- _Given data_:

☆ ☆ ☆ ☆ ☆ ☆ ☆

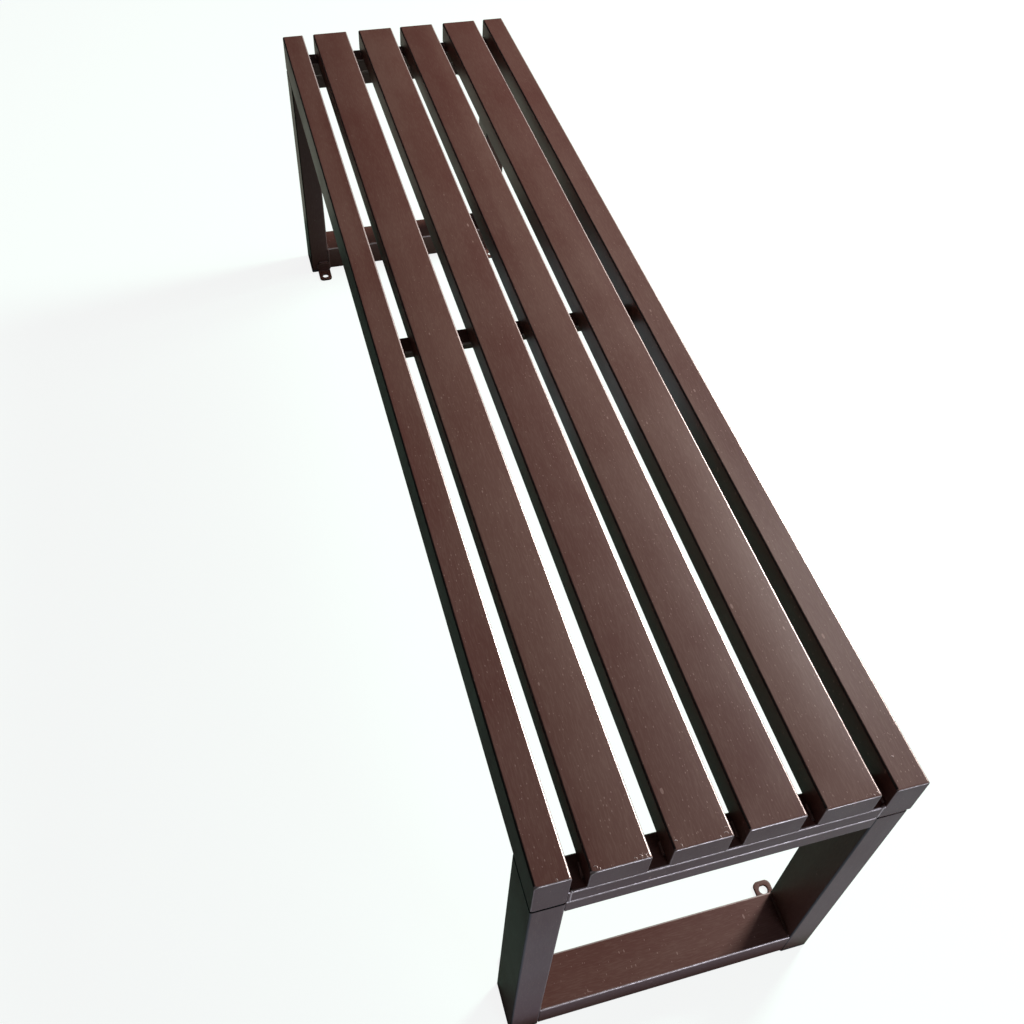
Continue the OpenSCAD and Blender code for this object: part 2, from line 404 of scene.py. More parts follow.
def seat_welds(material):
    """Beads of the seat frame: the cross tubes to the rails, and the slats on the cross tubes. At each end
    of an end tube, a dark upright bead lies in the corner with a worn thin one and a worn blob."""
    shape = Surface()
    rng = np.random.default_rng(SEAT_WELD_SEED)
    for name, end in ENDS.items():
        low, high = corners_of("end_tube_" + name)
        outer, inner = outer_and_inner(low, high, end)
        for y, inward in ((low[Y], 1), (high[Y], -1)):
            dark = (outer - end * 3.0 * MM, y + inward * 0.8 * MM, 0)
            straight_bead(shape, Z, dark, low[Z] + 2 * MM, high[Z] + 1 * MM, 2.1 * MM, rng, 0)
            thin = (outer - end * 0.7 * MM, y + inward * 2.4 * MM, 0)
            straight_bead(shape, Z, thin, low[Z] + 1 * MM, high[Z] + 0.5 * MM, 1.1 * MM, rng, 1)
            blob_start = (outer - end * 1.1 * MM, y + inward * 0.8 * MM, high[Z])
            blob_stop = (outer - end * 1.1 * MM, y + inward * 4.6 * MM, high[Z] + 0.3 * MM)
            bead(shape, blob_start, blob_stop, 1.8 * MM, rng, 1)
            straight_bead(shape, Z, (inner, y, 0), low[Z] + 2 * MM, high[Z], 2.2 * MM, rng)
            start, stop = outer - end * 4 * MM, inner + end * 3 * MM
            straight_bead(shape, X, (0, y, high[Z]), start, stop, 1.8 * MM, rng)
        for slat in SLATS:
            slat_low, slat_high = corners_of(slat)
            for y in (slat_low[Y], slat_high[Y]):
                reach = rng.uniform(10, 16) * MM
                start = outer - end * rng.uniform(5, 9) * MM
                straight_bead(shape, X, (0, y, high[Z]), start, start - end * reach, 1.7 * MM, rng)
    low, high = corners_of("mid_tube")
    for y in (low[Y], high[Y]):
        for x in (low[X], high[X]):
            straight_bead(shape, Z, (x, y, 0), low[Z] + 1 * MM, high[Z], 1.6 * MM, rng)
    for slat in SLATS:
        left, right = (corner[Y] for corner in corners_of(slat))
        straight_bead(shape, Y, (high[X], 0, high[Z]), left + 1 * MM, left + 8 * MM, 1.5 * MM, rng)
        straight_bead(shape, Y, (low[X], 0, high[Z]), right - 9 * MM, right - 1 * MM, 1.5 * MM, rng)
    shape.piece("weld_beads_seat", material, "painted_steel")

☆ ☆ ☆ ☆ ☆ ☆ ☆

Restate the whole listing exactly.

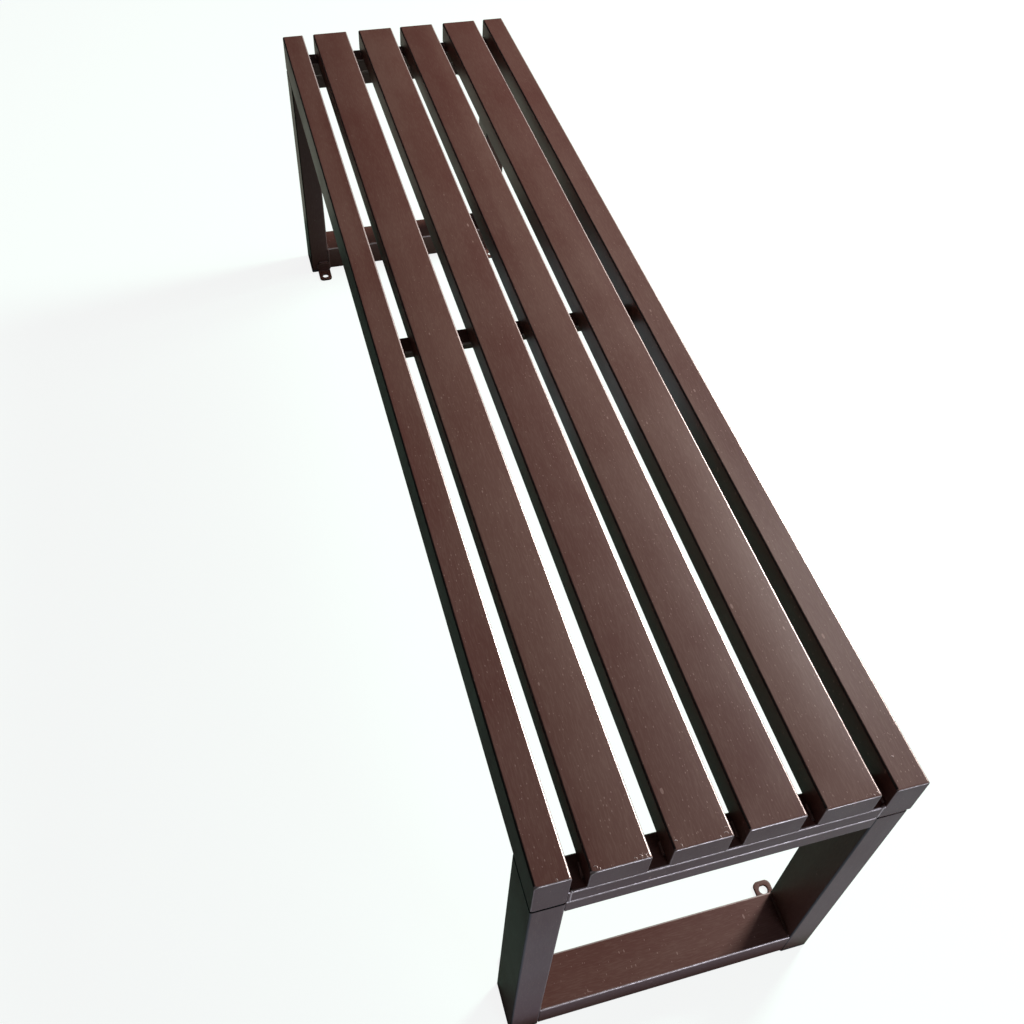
Continue the OpenSCAD and Blender code for this object: part 2, from line 404 of scene.py. More parts follow.
def seat_welds(material):
    """Beads of the seat frame: the cross tubes to the rails, and the slats on the cross tubes. At each end
    of an end tube, a dark upright bead lies in the corner with a worn thin one and a worn blob."""
    shape = Surface()
    rng = np.random.default_rng(SEAT_WELD_SEED)
    for name, end in ENDS.items():
        low, high = corners_of("end_tube_" + name)
        outer, inner = outer_and_inner(low, high, end)
        for y, inward in ((low[Y], 1), (high[Y], -1)):
            dark = (outer - end * 3.0 * MM, y + inward * 0.8 * MM, 0)
            straight_bead(shape, Z, dark, low[Z] + 2 * MM, high[Z] + 1 * MM, 2.1 * MM, rng, 0)
            thin = (outer - end * 0.7 * MM, y + inward * 2.4 * MM, 0)
            straight_bead(shape, Z, thin, low[Z] + 1 * MM, high[Z] + 0.5 * MM, 1.1 * MM, rng, 1)
            blob_start = (outer - end * 1.1 * MM, y + inward * 0.8 * MM, high[Z])
            blob_stop = (outer - end * 1.1 * MM, y + inward * 4.6 * MM, high[Z] + 0.3 * MM)
            bead(shape, blob_start, blob_stop, 1.8 * MM, rng, 1)
            straight_bead(shape, Z, (inner, y, 0), low[Z] + 2 * MM, high[Z], 2.2 * MM, rng)
            start, stop = outer - end * 4 * MM, inner + end * 3 * MM
            straight_bead(shape, X, (0, y, high[Z]), start, stop, 1.8 * MM, rng)
        for slat in SLATS:
            slat_low, slat_high = corners_of(slat)
            for y in (slat_low[Y], slat_high[Y]):
                reach = rng.uniform(10, 16) * MM
                start = outer - end * rng.uniform(5, 9) * MM
                straight_bead(shape, X, (0, y, high[Z]), start, start - end * reach, 1.7 * MM, rng)
    low, high = corners_of("mid_tube")
    for y in (low[Y], high[Y]):
        for x in (low[X], high[X]):
            straight_bead(shape, Z, (x, y, 0), low[Z] + 1 * MM, high[Z], 1.6 * MM, rng)
    for slat in SLATS:
        left, right = (corner[Y] for corner in corners_of(slat))
        straight_bead(shape, Y, (high[X], 0, high[Z]), left + 1 * MM, left + 8 * MM, 1.5 * MM, rng)
        straight_bead(shape, Y, (low[X], 0, high[Z]), right - 9 * MM, right - 1 * MM, 1.5 * MM, rng)
    shape.piece("weld_beads_seat", material, "painted_steel")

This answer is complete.